Teaching is learning 20+ new personalities at once. That’s 20+ personalities that probably haven’t yet mastered self control, decision making skills, active listening, or social skills. They have different preferences, different learning styles, and different needs. Teachers plan curriculum with each of those preferences and needs, modifications, and personalities in mind. Constantly adjusting and adapting. Juggling and multi-tasking. Trying to meet each student where they are..and none of them are in the same place. Most of the teachers I know? They somehow manage to do it. Teachers aren’t heroes, but their work is heroic. 

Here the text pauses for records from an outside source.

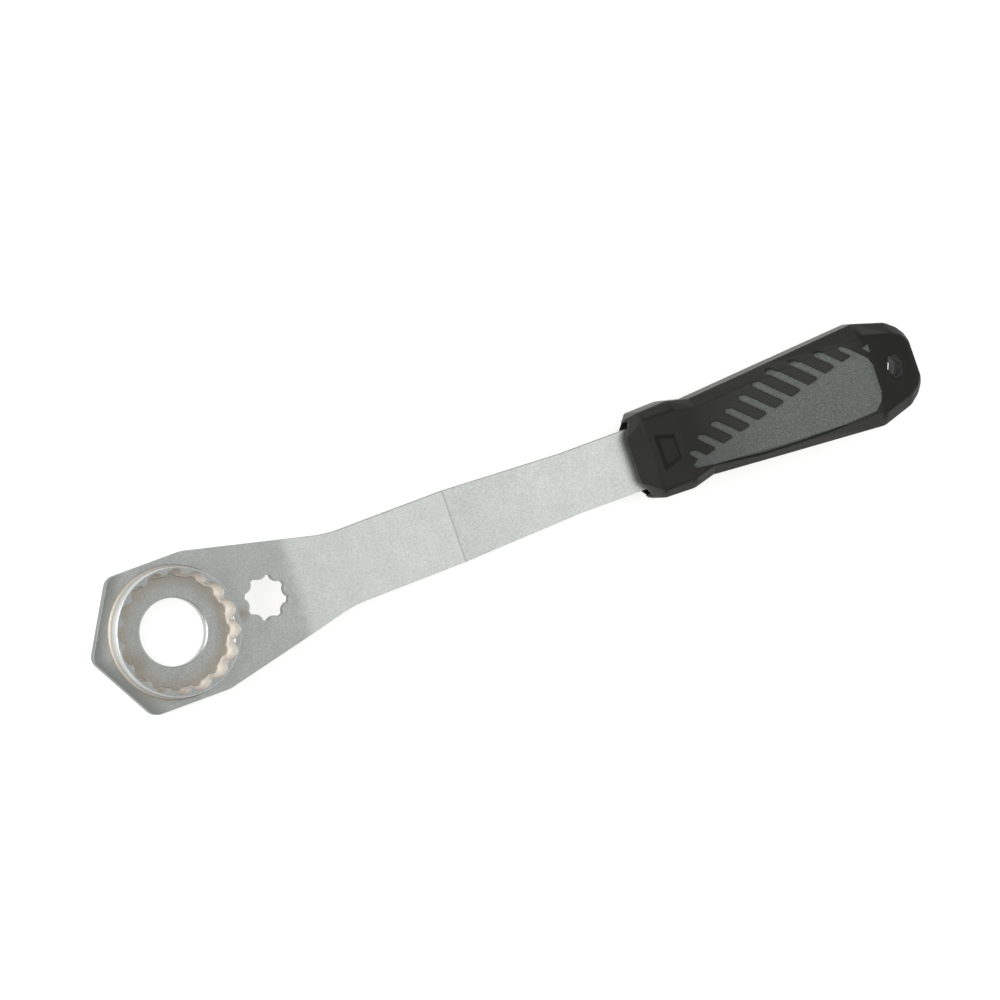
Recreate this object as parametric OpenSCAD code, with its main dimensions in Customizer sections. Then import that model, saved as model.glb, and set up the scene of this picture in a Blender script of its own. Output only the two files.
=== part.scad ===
// Bottom bracket wrench: a bent steel plate with a 16-notch socket ring and an eight-lobe hole,
// moulded into a two-material handle.
// The origin is the centre of the spindle hole on the plate's underside. The socket opens to +Z and
// the handle lies towards +X.

/* [Plate] */
// Thickness of the steel plate
plate_t = 4; // [3:0.25:5]
// Width of the hexagonal head across the flats beside the neck
head_w = 51.8; // [50:0.2:60]
// Distance from the spindle hole to the two flats at the head's point
tip_flat = 27.1; // [26:0.1:31]
// Radius of the head's corners
head_corner_r = 4.5; // [2:0.5:8]
// Diameter of the hole that a crank spindle passes
spindle_hole_d = 24.4; // [20:0.2:30]
// Edge break on the socket side of the spindle hole
hole_break = 0.5; // [0.2:0.1:0.8]
// Width of the blade where the neck ends
neck_w = 27; // [23:0.2:32]
// Distance from the spindle hole to the end of the neck
neck_x = 66; // [58:1:80]
// Radius that blends the neck into the blade
neck_r = 45; // [20:5:80]
// Width of the blade from its second taper to the tang
tang_w = 22.4; // [18:0.2:23]
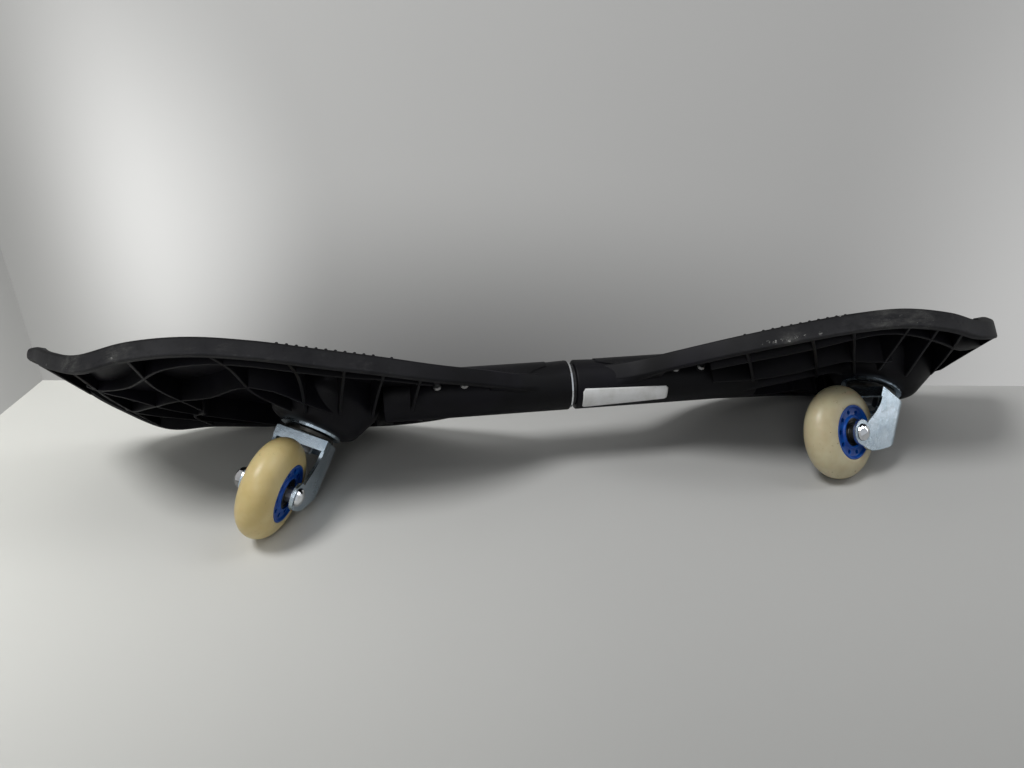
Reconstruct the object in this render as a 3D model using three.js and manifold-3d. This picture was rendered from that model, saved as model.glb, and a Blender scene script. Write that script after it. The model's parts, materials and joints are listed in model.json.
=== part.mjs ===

Teaching is being hyper aware of health and safety concerns-allergies, bee stings, coughs and tummy aches. Medications, diagnoses that affect learning, following health care plans. Mapping out the best places to exit in case of emergency and learning how to shelter in place quietly. Helping calm fears and managing anxieties. Knowing which student is out of the room and how long they have been gone while simultaneously teaching a lesson and managing the behavior of a classroom filled with students. Teachers aren’t heroes, but their work is heroic. 

Teaching is constantly adapting. Just when you have settled into a routine, a new student arrives at the door. The internet goes out. Someone vomits on their friend. A spider crawls across the floor throwing the entire class into such a panic you would think aliens have attacked. Teaching is always being able to pivot on a moment’s notice. Teachers aren’t heroes, but their work is heroic.

Teaching is truly caring about each student. The best teachers build relationships with their students. They get to know them well. They spend time investing not only into their mastery of skills, but also their lives. Knowing when they need an extra push and when they need some extra grace. Taking time to listen and see each individual for who they are, and drawing out the best version. Making sure each student feels seen and knows that even though they are only their student for one year, they are one of “their kids” for life. Teachers aren’t heroes, but their work is heroic.